▶ _The problem_
Write out the complete material exactly as it stands.

▶ _Information shown_
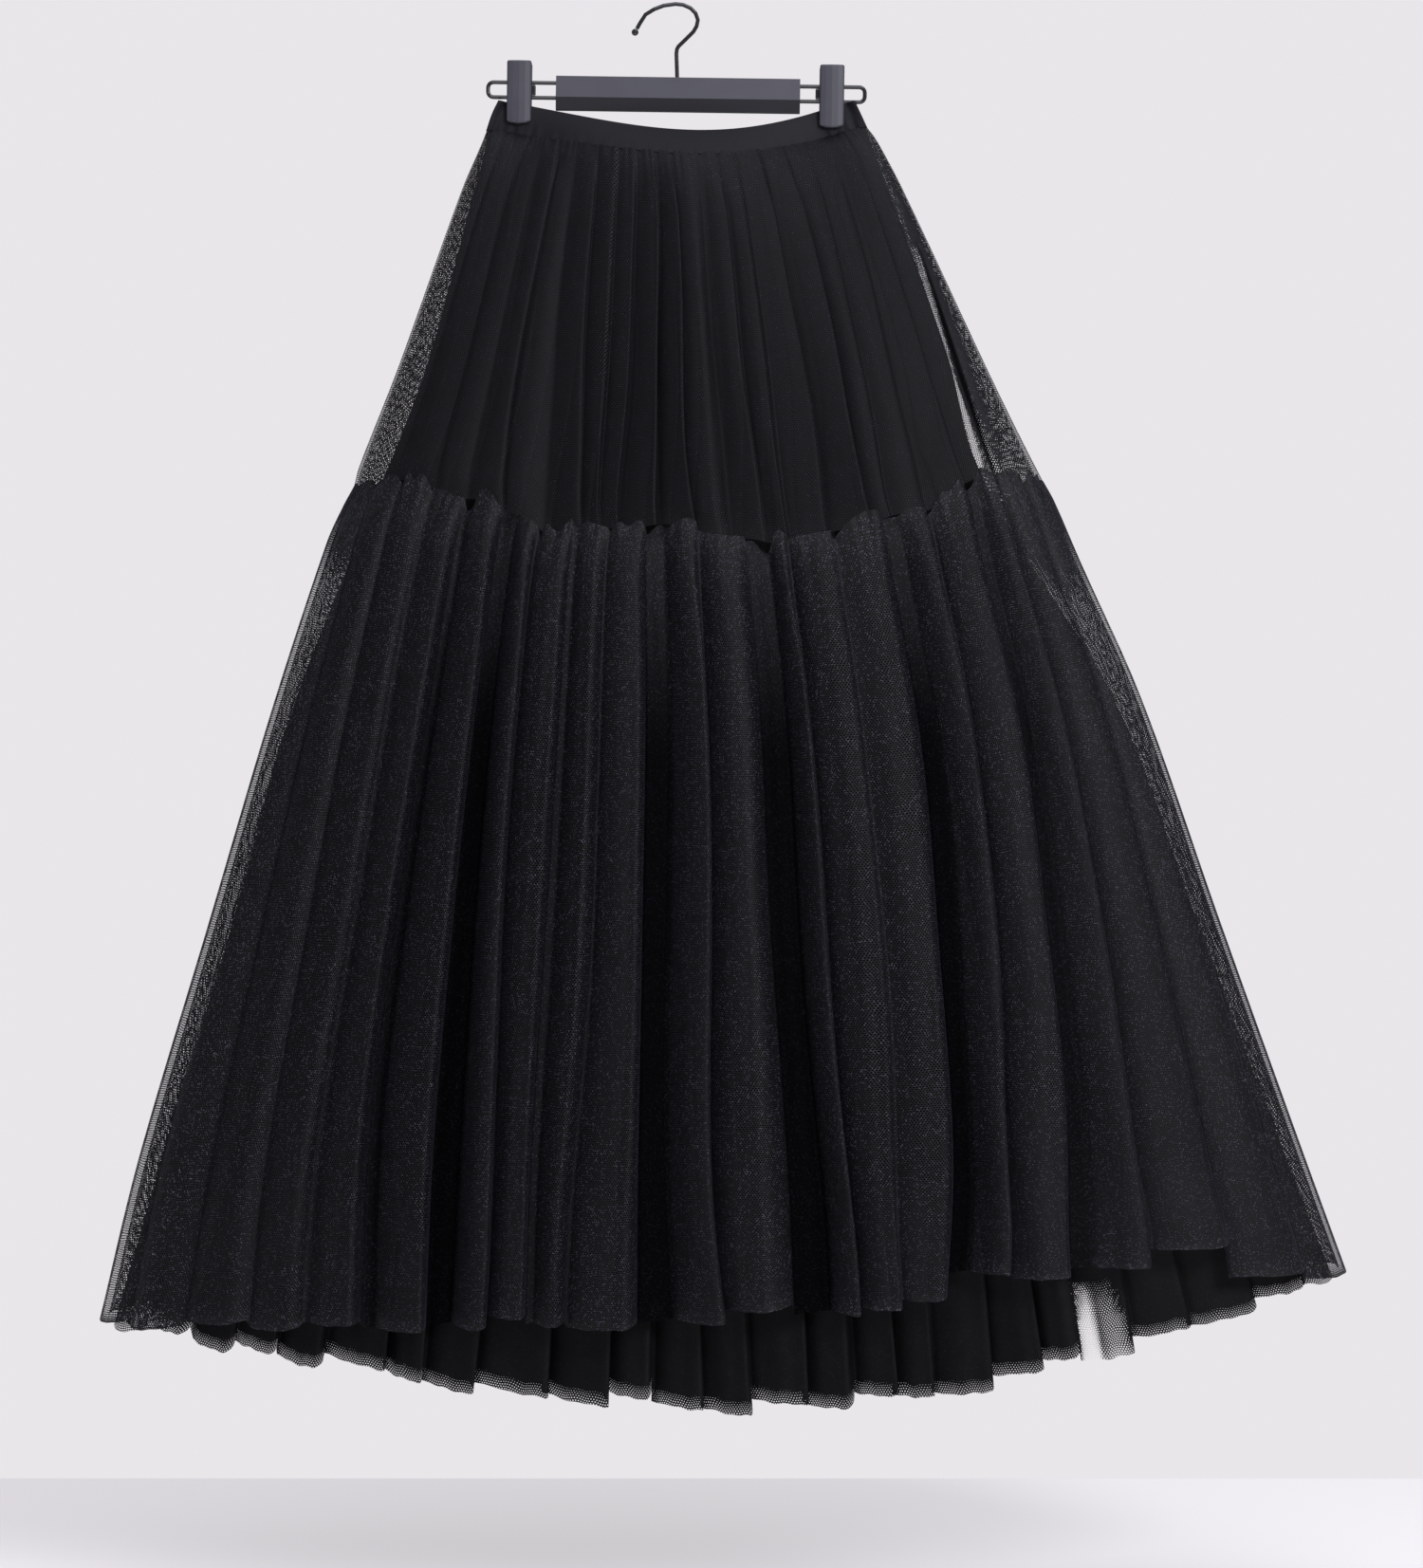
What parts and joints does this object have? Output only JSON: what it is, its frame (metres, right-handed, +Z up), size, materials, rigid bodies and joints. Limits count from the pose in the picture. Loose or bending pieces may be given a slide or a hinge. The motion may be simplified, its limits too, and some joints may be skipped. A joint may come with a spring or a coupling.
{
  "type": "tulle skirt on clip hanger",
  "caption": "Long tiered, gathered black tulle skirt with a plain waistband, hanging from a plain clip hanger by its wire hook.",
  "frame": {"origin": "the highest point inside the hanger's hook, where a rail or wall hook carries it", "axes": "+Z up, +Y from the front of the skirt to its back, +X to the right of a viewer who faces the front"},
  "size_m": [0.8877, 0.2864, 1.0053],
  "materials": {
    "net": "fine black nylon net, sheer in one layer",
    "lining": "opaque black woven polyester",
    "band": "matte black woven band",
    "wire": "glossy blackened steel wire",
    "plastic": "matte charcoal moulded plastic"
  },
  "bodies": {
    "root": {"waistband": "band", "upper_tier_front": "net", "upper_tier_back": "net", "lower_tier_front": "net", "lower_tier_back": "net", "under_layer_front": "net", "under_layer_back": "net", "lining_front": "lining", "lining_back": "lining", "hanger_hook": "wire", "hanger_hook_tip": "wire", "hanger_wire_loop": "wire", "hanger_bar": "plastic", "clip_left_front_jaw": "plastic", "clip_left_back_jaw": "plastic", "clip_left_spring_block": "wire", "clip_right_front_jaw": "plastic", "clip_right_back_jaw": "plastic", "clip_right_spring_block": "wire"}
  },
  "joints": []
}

▶ _Output below_
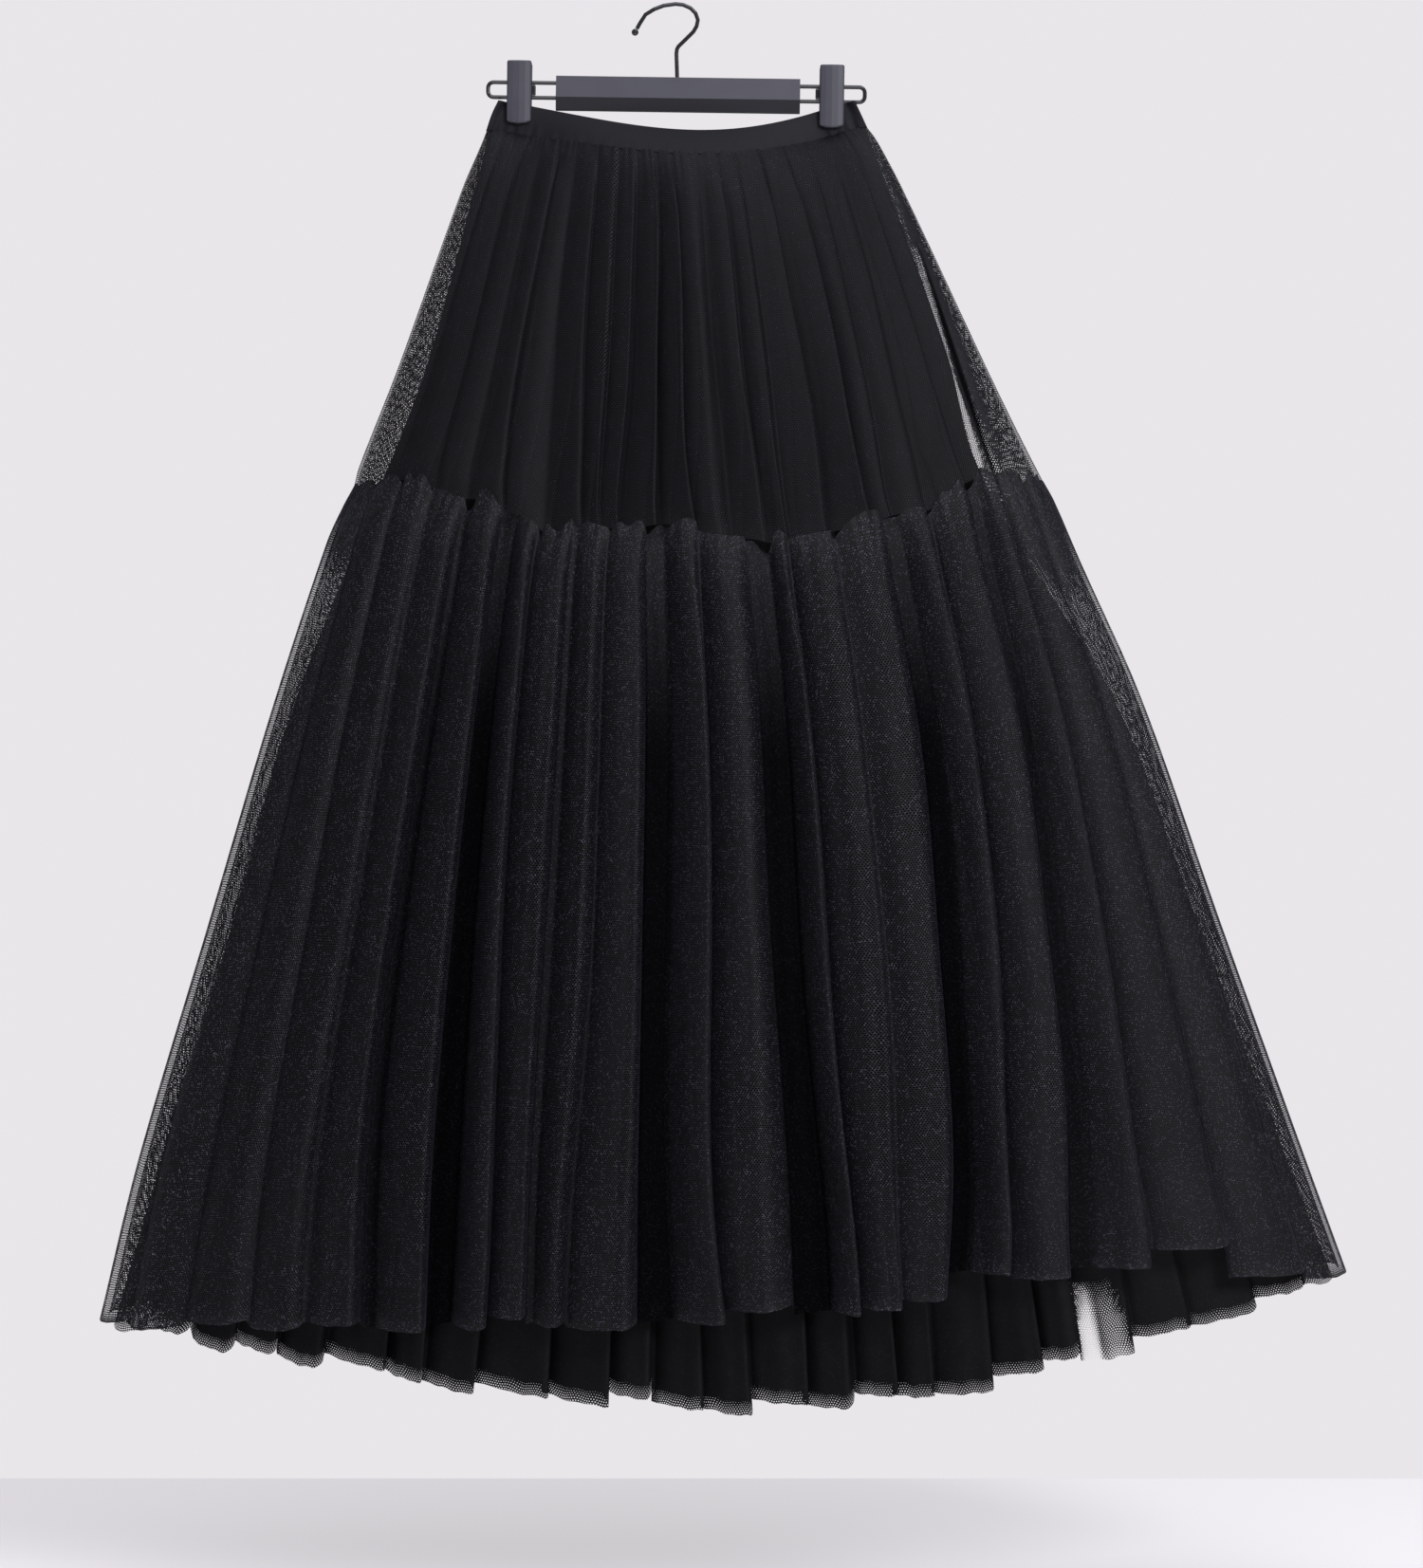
What parts and joints does this object have? Output only JSON: what it is, its frame (metres, right-handed, +Z up), size, materials, rigid bodies and joints. Limits count from the pose in the picture. Loose or bending pieces may be given a slide or a hinge. The motion may be simplified, its limits too, and some joints may be skipped. A joint may come with a spring or a coupling.
{
  "type": "tulle skirt on clip hanger",
  "caption": "Long tiered, gathered black tulle skirt with a plain waistband, hanging from a plain clip hanger by its wire hook.",
  "frame": {"origin": "the highest point inside the hanger's hook, where a rail or wall hook carries it", "axes": "+Z up, +Y from the front of the skirt to its back, +X to the right of a viewer who faces the front"},
  "size_m": [0.8877, 0.2864, 1.0053],
  "materials": {
    "net": "fine black nylon net, sheer in one layer",
    "lining": "opaque black woven polyester",
    "band": "matte black woven band",
    "wire": "glossy blackened steel wire",
    "plastic": "matte charcoal moulded plastic"
  },
  "bodies": {
    "root": {"waistband": "band", "upper_tier_front": "net", "upper_tier_back": "net", "lower_tier_front": "net", "lower_tier_back": "net", "under_layer_front": "net", "under_layer_back": "net", "lining_front": "lining", "lining_back": "lining", "hanger_hook": "wire", "hanger_hook_tip": "wire", "hanger_wire_loop": "wire", "hanger_bar": "plastic", "clip_left_front_jaw": "plastic", "clip_left_back_jaw": "plastic", "clip_left_spring_block": "wire", "clip_right_front_jaw": "plastic", "clip_right_back_jaw": "plastic", "clip_right_spring_block": "wire"}
  },
  "joints": []
}